“I didn’t notice it. For his supper, probably—probably he’s getting up a dance. He is scheming to be a chief. Says he is a medicine-man, and can make water boil without fire; but the big men of the tribe take no stock in him—not yet. They’ve seen soda-water before. But I’m told this water-boiling astonishes the young.”

“You say the old chiefs take no stock in him yet?”

“Ah, that’s the puzzle. I told you just now Indians could reason.”

“And I was amused.”

“Because you’re an Eastern man. I tell you, Haines, if it wasn’t my business to shoot Indians I’d study them.”

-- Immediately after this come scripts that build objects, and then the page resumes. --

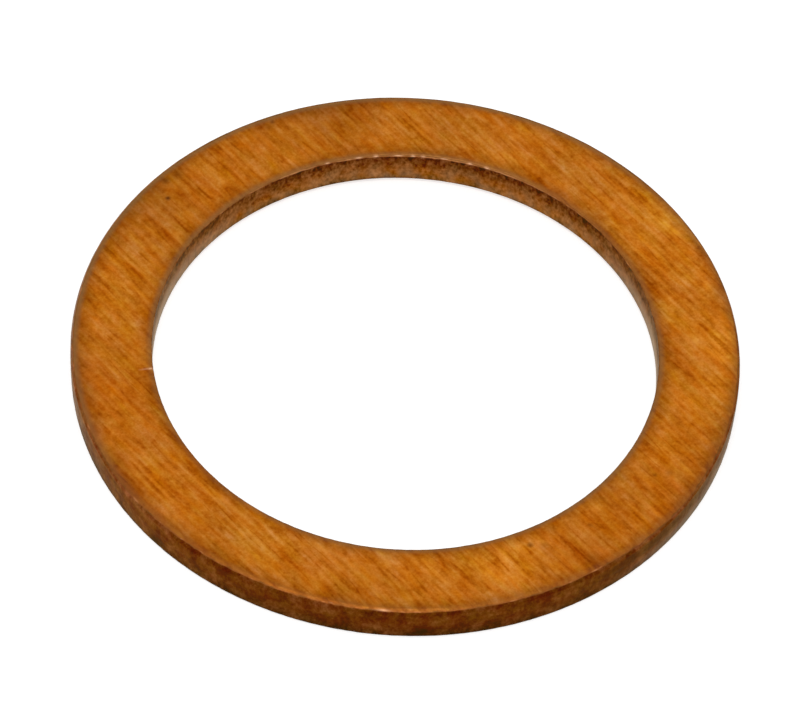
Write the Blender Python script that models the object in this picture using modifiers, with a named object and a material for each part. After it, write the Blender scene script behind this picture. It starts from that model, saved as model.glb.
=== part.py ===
"""A flat copper crush washer: the soft sealing ring that goes under a threaded plug.

It lies on its lower face, with the origin at the centre of that face and +Z up. Units are metres.

The ring was blanked out of soft copper strip by one punch, and its bore was pierced by another from the other
face. A sheared edge has three zones, one below the other: a corner that the tool drew in and rolled over, a
bright land that it cut square, and a break-out that tore away on a slant. Tumbling then took the burr off the
last corner. The ring's rim has its rolled corner on top. The bore has the same edge turned over.
"""

import math

import bmesh
import bpy

MM = 0.001

BORE_DIAMETER = 21.1 * MM  # slips over a G 1/2 thread
RING_WIDTH = 3.45 * MM  # from the bore to the rim, which makes the ring 28 mm across
THICKNESS = 1.60 * MM

ROLL_WIDTH = 0.34 * MM  # how far the rolled corner reaches in over the face
ROLL_DEPTH = 0.22 * MM  # and down the wall
LAND_HEIGHT = 0.50 * MM  # the square, bright part of the wall
BREAK_OUT = 0.045 * MM  # how far the torn part of the wall falls back by its end
TUMBLED_RADIUS = 0.07 * MM  # the corner where the burr was

RING_STEPS = 180
ROLL_STEPS = 5
TUMBLED_STEPS = 3

COPPER_COLOUR = (0.49, 0.145, 0.012, 1.0)
COPPER_ROUGHNESS = 0.38


def clear_scene():
    for thing in list(bpy.data.objects):
        bpy.data.objects.remove(thing, do_unlink=True)


def copper_material():
    """Soft copper with a warm tarnish, dull from tumbling."""
    material = bpy.data.materials.new("annealed_copper")
    material.use_nodes = True
    shader = material.node_tree.nodes["Principled BSDF"]
    shader.inputs["Base Color"].default_value = COPPER_COLOUR
    shader.inputs["Metallic"].default_value = 1.0
    shader.inputs["Roughness"].default_value = COPPER_ROUGHNESS
    material.diffuse_color = COPPER_COLOUR
    return material


def corner(centre, width, height, first, last, steps):
    """Points along an elliptical corner of the section, from one angle to the other, in degrees."""
    points = []
    for step in range(steps + 1):
        angle = math.radians(first + (last - first) * step / steps)
        points.append((centre[0] + width * math.cos(angle), centre[1] + height * math.sin(angle)))
    return points


def sheared_edge(radius, thickness):
    """The rim's edge as (radius, height) points, from the upper face down the wall to the lower face."""
    roll_centre = (radius - ROLL_WIDTH, thickness - ROLL_DEPTH)
    tumbled_centre = (radius - BREAK_OUT - TUMBLED_RADIUS, TUMBLED_RADIUS)
    land_end = (radius, thickness - ROLL_DEPTH - LAND_HEIGHT)
    return [
        *corner(roll_centre, ROLL_WIDTH, ROLL_DEPTH, 90, 0, ROLL_STEPS),
        land_end,
        *corner(tumbled_centre, TUMBLED_RADIUS, TUMBLED_RADIUS, 0, -90, TUMBLED_STEPS),
    ]


def ring_section():
    """The closed section: the rim's edge, then the same edge turned over for the bore."""
    bore_radius = BORE_DIAMETER / 2
    rim_radius = bore_radius + RING_WIDTH
    rim = sheared_edge(rim_radius, THICKNESS)
    bore = [(rim_radius + bore_radius - r, THICKNESS - z) for r, z in rim]
    return rim + bore


def section_mesh(name, section):
    """The section as a closed loop of edges in the XZ plane."""
    outline = bmesh.new()
    corners = [outline.verts.new((r, 0.0, z)) for r, z in section]
    for start, end in zip(corners, corners[1:] + corners[:1]):
        outline.edges.new((start, end))
    mesh = bpy.data.meshes.new(name)
    outline.to_mesh(mesh)
    outline.free()
    return mesh


def turn_round_axis(ring):
    """Sweeps the section once round Z and closes the seam."""
    turn = ring.modifiers.new("turn", "SCREW")
    turn.axis = "Z"
    turn.angle = 2 * math.pi
    turn.steps = RING_STEPS
    turn.render_steps = RING_STEPS
    turn.use_merge_vertices = True
    turn.merge_threshold = 0.001 * MM
    turn.use_smooth_shade = True


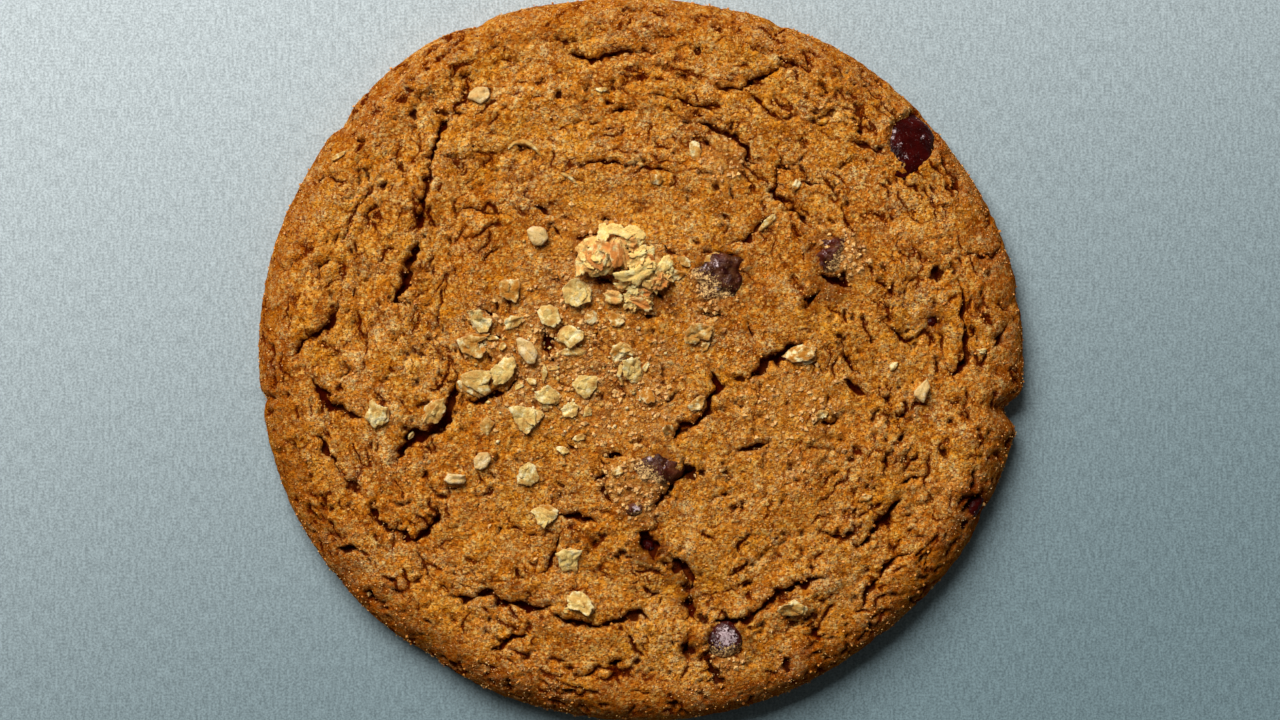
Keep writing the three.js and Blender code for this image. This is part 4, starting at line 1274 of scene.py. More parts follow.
def chocolate_material(name, dark, light, roughness, gloss, solid, dimples, film=0.0):
    """Dark chocolate: greyed over with fat bloom and painted highlights where its point values say so, filmed
    with brown dust, and crumbed where its dusty value says so."""
    n = Nodes(name)
    colour = n.mix(n.span(n.noise(2.5, 2), 0.35, 0.65), dark, light)
    dusty_film = n.span(n.noise(1.1, 3, 0.7), 0.4, 0.62, 0, film)
    colour = n.mix(dusty_film, colour, srgb(138, 88, 48))
    speckle = n.noise(0.55, 3, 0.75)
    speckled = n.math("MULTIPLY", n.math("SUBTRACT", speckle, 0.5), 2.4)
    # Grey where the point values say so: fat bloom, and painted highlights on the shiny and crumbed chips
    bloom_and_glint_cover = n.math("ADD", n.math("MULTIPLY", n.attribute("frost"), solid), speckled)
    bloom_and_glint_cover = n.span(bloom_and_glint_cover, 0.4, 0.7, 0, 0.85)
    bloom_and_glint_colour = n.mix(n.span(speckle, 0.4, 0.6), srgb(150, 122, 128), srgb(220, 198, 202))
    colour = n.mix(bloom_and_glint_cover, colour, bloom_and_glint_colour)
    # Pale specks: crumbs of sugar, and painted pinpoint highlights
    specks_and_glints = n.span(n.noise(0.4, 2, 0.6), 0.7, 0.76)
    colour = n.mix(n.math("MULTIPLY", specks_and_glints, 0.7), colour, srgb(196, 140, 126))
    crumb = n.math("ADD", n.noise(0.45, 3, 0.8), n.math("MULTIPLY", n.attribute("dusty"), 0.4))
    dust = n.span(crumb, 0.74, 0.78)
    dust_colour = n.mix(n.span(n.noise(0.4, 3, 0.8), 0.42, 0.58), srgb(92, 40, 14), srgb(244, 200, 132))
    colour = n.mix(dust, colour, dust_colour)
    n.feed(n.shader.inputs["Base Color"], colour)
    dull = n.math("MAXIMUM", dusty_film, n.math("MAXIMUM", dust, bloom_and_glint_cover))
    n.feed(n.shader.inputs["Roughness"], n.math("MAXIMUM", roughness, n.math("MULTIPLY", dull, 0.85)))
    n.shader.inputs["Specular IOR Level"].default_value = gloss
    lumpy = n.bump(n.noise(0.9, 3, 0.6), dimples)
    dusting = n.math("MULTIPLY", dust, n.noise(0.3, 2))
    n.feed(n.shader.inputs["Normal"], n.bump(dusting, 0.3, lumpy))
    return n.material


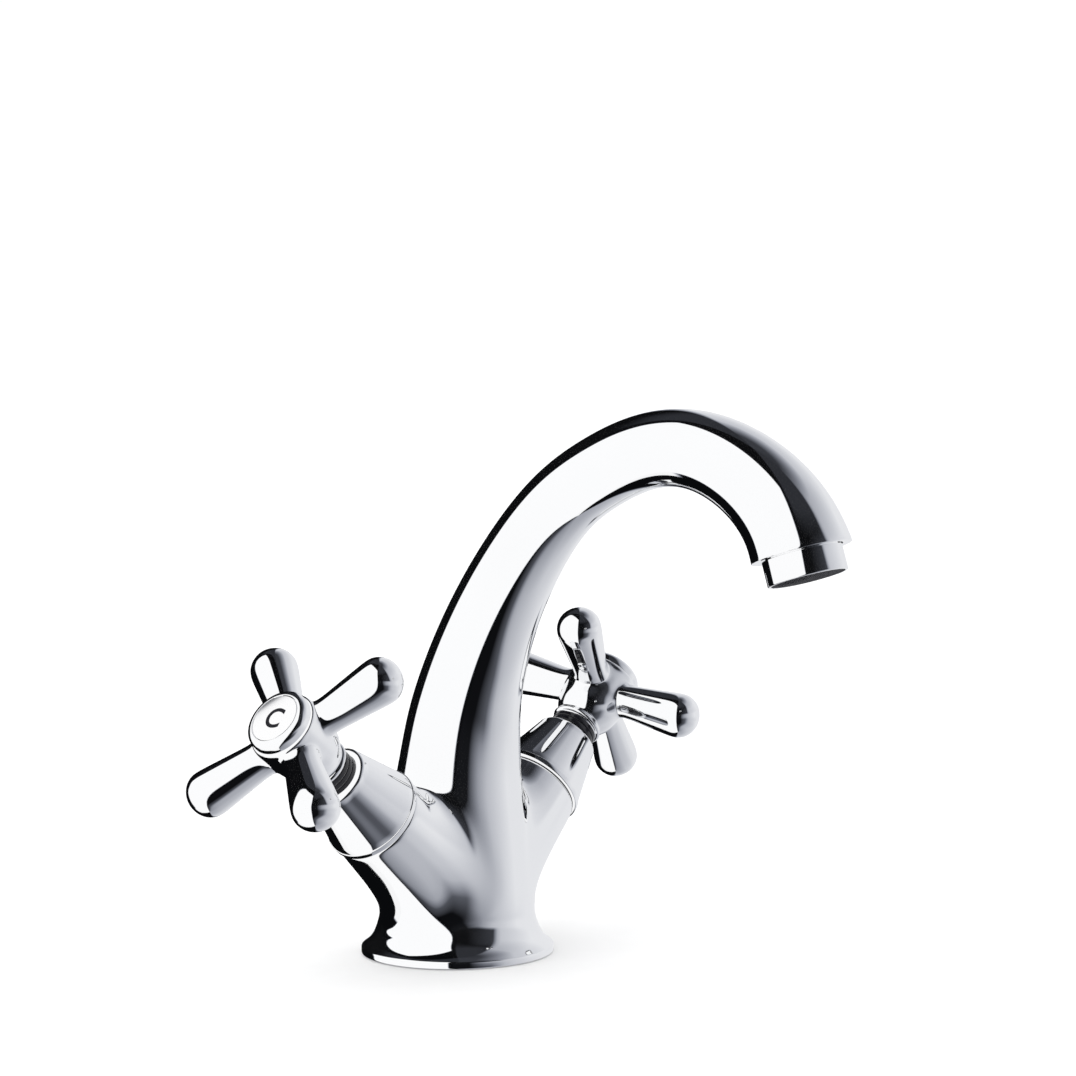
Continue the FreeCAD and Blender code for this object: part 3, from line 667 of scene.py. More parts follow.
    def boss_at(self, valve: Valve, level: float, angle: float, extra: float = 0.0) -> Vector:
        """A point on a boss: its distance along the axis, its angle from the top and any extra radius."""
        slope = (self.boss_root_r - self.boss_r) / (self.boss_face - self.boss_root)
        radius = (self.boss_r + slope * (self.boss_face - level) + extra) / shrink(self.sides)
        around = valve.up * math.cos(angle) + Vector((0, 1, 0)) * math.sin(angle)
        return valve.root + valve.axis * level + around * radius

    def meeting(self, valve: Valve, angle: float, extra: float) -> float:
        """How far along the axis a line of the boss comes out of the column."""
        low, high = 2.0, self.boss_face
        for _ in range(40):
            middle = 0.5 * (low + high)
            spot = self.boss_at(valve, middle, angle, extra)
            radius, out = self.column(spot.z)
            if math.hypot(spot.x, spot.y + out) < radius:
                low = middle
            else:
                high = middle
        return low

    def crease(self, valve: Valve) -> tuple[list[float], list[Vector]]:
        """The loop on the column round a boss, from its top, and each point's angle from the top."""
        angles = [2.0 * math.pi * i / self.sides for i in range(self.sides)]
        loop = []
        for angle in angles:
            wide = self.flare(angle)
            loop.append(self.boss_at(valve, self.meeting(valve, angle, wide), angle, wide))
        return angles, loop

    def flare(self, angle: float) -> float:
        """How far the blend spreads on to the column: least on top, most at the shoulders."""
        low = 0.5 - 0.5 * math.cos(angle)
        down = low / self.FLARE_SHOULDER
        less = self.FLARE_LESS * math.exp(-low / self.FLARE_TOP)
        return self.FLARE - less + self.FLARE_MORE * down * math.exp(1.0 - down)

    def sweep(self, angle: float) -> float:
        """How far the blend runs out along the boss: least on top, most below."""
        low = 0.5 - 0.5 * math.cos(angle)
        side = self.SWEEP_SIDE * (1.0 - math.exp(-low / self.SWEEP_WITHIN))
        return self.SWEEP + side + self.SWEEP_BELOW * low

    def foot_loops(self) -> list[list[Vector]]:
        """The rings from the foot's underside up to the waist."""
        grown = 1.0 / shrink(self.sides)
        return [ring(r * grown, z, self.sides) for r, z in self.FOOT]

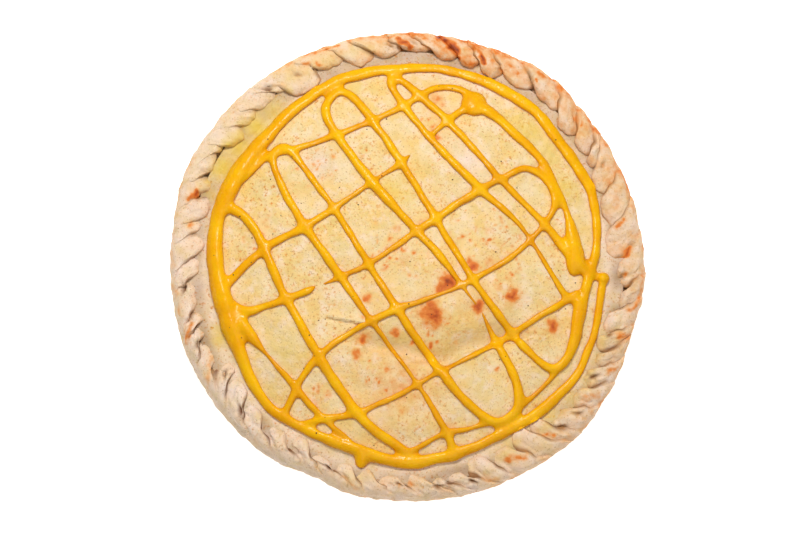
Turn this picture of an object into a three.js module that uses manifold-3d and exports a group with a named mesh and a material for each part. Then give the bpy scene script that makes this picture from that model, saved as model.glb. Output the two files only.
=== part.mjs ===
// A round pizza stuffed with chicken: a bottom sheet of dough whose edge is folded over a domed top sheet in
// a slanting rope of pleats, baked shut, with a thick yellow cream sauce piped over it as a ring and lattice.
// The baked pizza is uncut, so all of it is one solid.
// Millimetres, +Z up. The origin is the middle of the flat underside.
import * as THREE from "three";
import { mergeVertices } from "three/addons/utils/BufferGeometryUtils.js";
import Module from "manifold-3d";

// Driving sizes of the dough
const OUTER_RADIUS = 158; // usual reach of the pleated rim
const BASE_RADIUS = 145; // where the flat underside starts to turn up
const RIM_CREST = 20.5; // height of the line that the pleats are folded along
const LID_RADIUS = 135; // where the top sheet meets the rim
const LID_STEPS = 36; // facets around the top sheet
// Radii at which the top sheet's height is worked out, from its edge under the pleats to its middle
const LID_RINGS = [LID_RADIUS + 12, LID_RADIUS, 120, 102, 80, 54, 27, 0];
const LID_EDGE = 16; // height of the top sheet there
const LID_RISE = 16; // how far the filling lifts the middle of the top sheet
const LID_FLATNESS = 3; // power of the dome: higher is flatter on top

// Broad lumps that the filling makes in the top sheet: x, y, spread, rise
const LUMPS = [
  [28, -14, 30, 3.2],
  [42, -84, 26, 2.2],
  [-52, 14, 34, 2.0],
  [44, 70, 28, 2.2],
  [-68, -48, 24, 1.6],
  [-14, 96, 26, 1.4],
  [0, -56, 17, -2.2],
  [58, -54, 15, -1.6],
  [-38, -12, 12, -1.0],
];

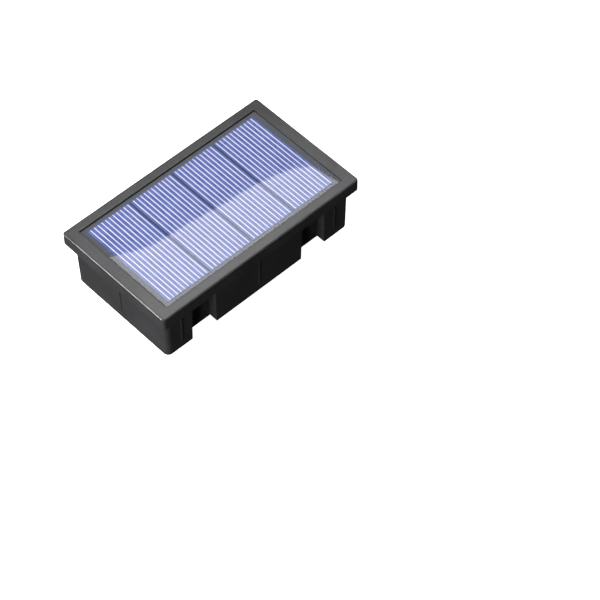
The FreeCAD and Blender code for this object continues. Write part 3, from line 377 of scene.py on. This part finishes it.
def laminate_board(look):
    """Pale glass-epoxy board, printed dark where the cells lie on it."""
    made = Finish("backing laminate")
    x, y, _ = made.axes()
    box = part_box("solar_cells")
    edge = 0.25 * MM
    inside_x = made.curve(abs(x), box[1].x, box[1].x + edge, 1.0, 0.0)
    inside_y = made.curve(abs(y), box[1].y, box[1].y + edge, 1.0, 0.0)
    thread = math.tau / (0.55 * MM)
    warp = made.maths("SINE", x * thread)
    weft = made.maths("SINE", y * thread)
    weave = warp * weft * 0.5 + 0.5
    cloud = made.noise(110.0, 3.0)
    pale = made.blend(weave * 0.5 + cloud * 0.5, look.margin_dark, look.margin_colour)
    dark = made.blend(cloud, look.gap_dark, look.gap_colour)
    return made.surface(
        Base_Color=made.blend(inside_x * inside_y, pale, dark),
        Roughness=0.55 + 0.15 * (cloud - 0.5),
        Normal=made.relief(weave, 0.02 * MM),
    )


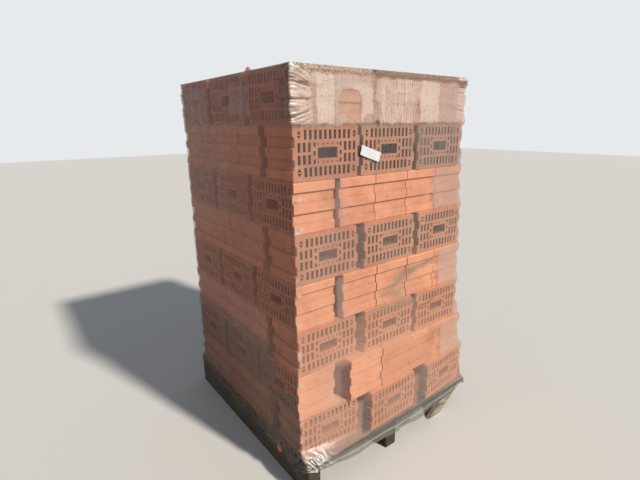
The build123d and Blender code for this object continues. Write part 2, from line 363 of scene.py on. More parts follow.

“You’re a crank,” said Haines.

But Stirling was not a crank. He knew that so far from being a mere animal, the Indian is of a subtlety more ancient than the Sphinx. In his primal brain—nearer nature than our own—the directness of a child mingles with the profoundest cunning. He believes easily in powers of light and darkness, yet is a sceptic all the while. Stirling knew this; but he could not know just when, if ever, the young charlatan Cheschapah would succeed in cheating the older chiefs; just when, if ever, he would strike the chord of their superstition. Till then they would reason that the white man was more comfortable as a friend than as a foe, that rations and gifts of clothes and farming implements were better than battles and prisons. Once their superstition was set alight, these three thousand Crows might suddenly follow Cheschapah to burn and kill and destroy.

“How does he manage his soda-water, do you suppose?” inquired Haines.

“That’s mysterious. He has never been known to buy drugs, and he’s careful where he does his trick. He’s still a little afraid of his father. All Indians are. It’s queer where he was going with that dog.”